Nissan states that the three-year plan is not part of cost-cutting but a strategy to regain market desirability
Japanese automaker Nissan Motor Co. is reportedly pulling back from European markets in order to focus on the US, China and Japan, reveals Reuters. The three-year “operational performance plan” is likely to be made public on May 28.
Nissan states that it is not a cost-cutting initiative but a well-planned strategy to regain market desirability in key regions. For instance, the brand’s excess focus on market share led to making the ‘Nissan’ brand cheaper in the US. Under the new plan, the company aims to garner “pricing, power and profitability”.
Apparently, Nissan is rationalising its operations while reprioritising and refocusing business techniques to “plant seeds for the future”. Furthermore, Nissan will cut competition and expand cooperation with its alliance partners such as Mitsubishi and Renault to electrified or hybrid powertrains. A few officials at Nissan Motor Co. commented that the strategy also aims to fix the problems created by Carlos Ghosn (ex-chairman and CEO of Nissan) as part of his team’s aggressive expansion moves.
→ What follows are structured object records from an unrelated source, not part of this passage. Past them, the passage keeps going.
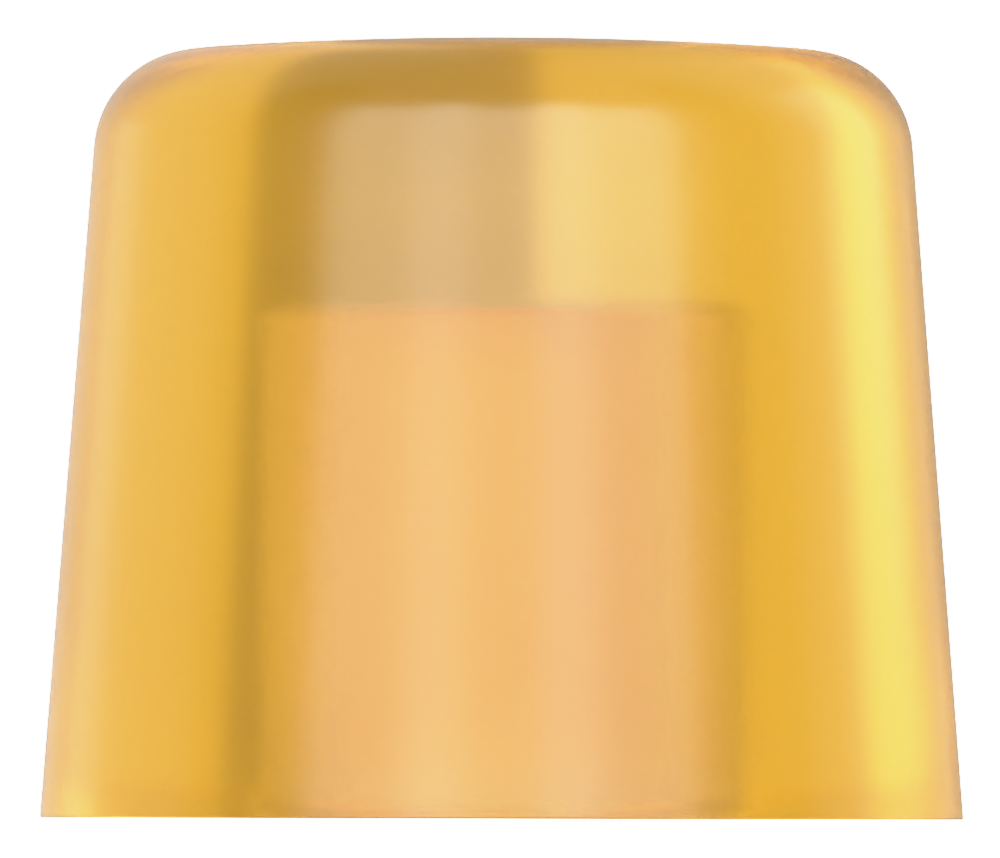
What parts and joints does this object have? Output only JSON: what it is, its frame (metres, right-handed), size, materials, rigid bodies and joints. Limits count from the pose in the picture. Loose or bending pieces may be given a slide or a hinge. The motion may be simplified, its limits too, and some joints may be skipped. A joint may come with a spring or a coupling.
{
  "type": "mallet striking face",
  "caption": "Tapered round striking face for a soft-face mallet: crowned face with a rounded rim, flat seat with a blind round socket for the head's peg.",
  "frame": {"origin": "centre of the flat ring that seats against the mallet's head, on the part's axis", "axes": "+Z along the axis of revolution, from the seat towards the striking face; X and Y are equivalent"},
  "size_m": [0.032, 0.032, 0.027],
  "materials": {
    "amber_plastic": "translucent amber moulded plastic, satin outside, matt inside the socket"
  },
  "bodies": {
    "root": {"striking_face": "amber_plastic"}
  },
  "joints": []
}
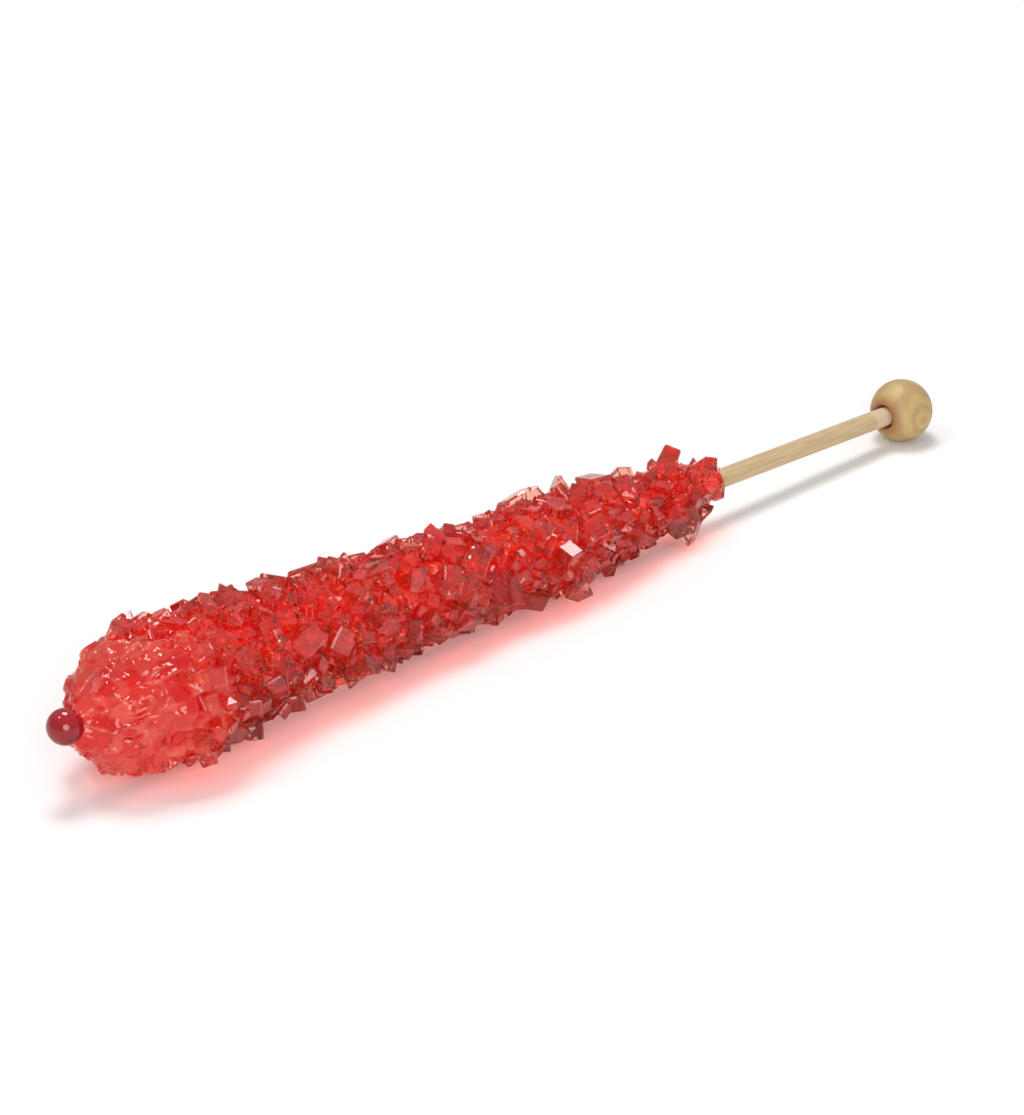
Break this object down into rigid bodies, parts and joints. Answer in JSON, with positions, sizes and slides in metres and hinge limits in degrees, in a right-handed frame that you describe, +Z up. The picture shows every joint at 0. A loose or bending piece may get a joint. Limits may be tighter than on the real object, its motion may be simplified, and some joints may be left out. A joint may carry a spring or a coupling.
{
  "type": "rock candy stick",
  "caption": "Red rock candy crystals grown on a wooden dowel with a turned wooden ball as a handle, lying on its side.",
  "frame": {"origin": "middle of the outline, at the surface that the stick lies on", "axes": "+X along the stick from the candy's tip towards the ball, +Z up as it lies"},
  "size_m": [0.1776, 0.0212, 0.0221],
  "materials": {
    "sugar": "clear red sugar crystals with bright facets",
    "dowel_wood": "bare pale dowel",
    "ball_wood": "bare turned ball"
  },
  "bodies": {
    "root": {"candy": "sugar", "stick": "dowel_wood", "ball": "ball_wood"}
  },
  "joints": []
}
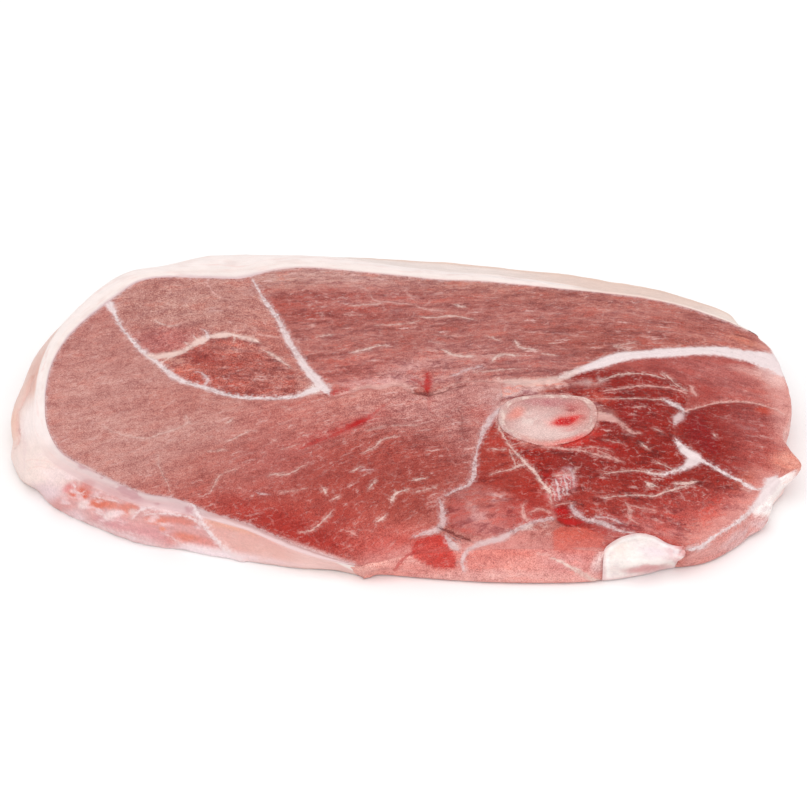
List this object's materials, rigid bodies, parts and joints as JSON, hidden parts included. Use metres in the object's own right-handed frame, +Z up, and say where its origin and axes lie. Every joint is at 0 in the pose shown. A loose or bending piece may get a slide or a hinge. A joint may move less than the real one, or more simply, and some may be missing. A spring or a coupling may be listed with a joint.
{
  "type": "raw pork leg steak",
  "caption": "Thick raw bone-in slice of pork leg lying flat: several lean muscles round a sawn femur, with skin-side fat along one end and the far side.",
  "frame": {"origin": "middle of the slice's footprint, on the surface it lies on", "axes": "+X along the long way of the slice, towards the end with the bone; +Y towards the skin side; +Z up through its thickness"},
  "size_m": [0.2308, 0.1494, 0.0151],
  "materials": {
    "lean": "moist raw meat with fibres and thin white seams",
    "fat": "smooth pale fat with a cream skin",
    "bone": "sawn, slightly translucent",
    "marrow": "moist, fine spongy grain"
  },
  "bodies": {
    "root": {"lean": "lean", "fat_cap": "fat", "fat_pad": "fat", "bone": "bone", "marrow": "marrow"}
  },
  "joints": []
}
Nissan’s new three-year plan is primarily led by Chief Operating Officer Ashwani Gupta. If everything goes in favour, Nissan will free resources to invest and concentrate on products and technologies in the three markets mentioned above. According to a senior official, Nissan will reduce R&D expenditure this year and use that savings to pump the previously-mentioned freed resources into its key products and markets.
People in the know-how shared that it would take at least two weeks to finalise the plan. The ongoing COVID-19 pandemic and its lockdown protocols is another challenge since the company has to anticipate the longterm impact caused by the outbreak. Experts predict that the entire fashion of buying a new car would change significantly even after dealerships are allowed to open — read more details.
In its final three years in Europe (the timeline is still subject to change), Nissan will try to boost sales of the Qashqai and Juke compact crossovers. Nissan is also working on the next-gen Patrol SUV for Africa and the Middle East while India will soon receive a subcompact crossover.
In the US market, a modern-day Nissan product’s model age is roughly five years. In order to lower this figure to three-and-a-half years, the Yokohama-based car manufacturer plans to introduce six new models in about three years. In China, Nissan will develop a range of market-specific products rather than bringing down some of its global models. For this, it will strengthen the partnership with Venucia (China-only automotive brand).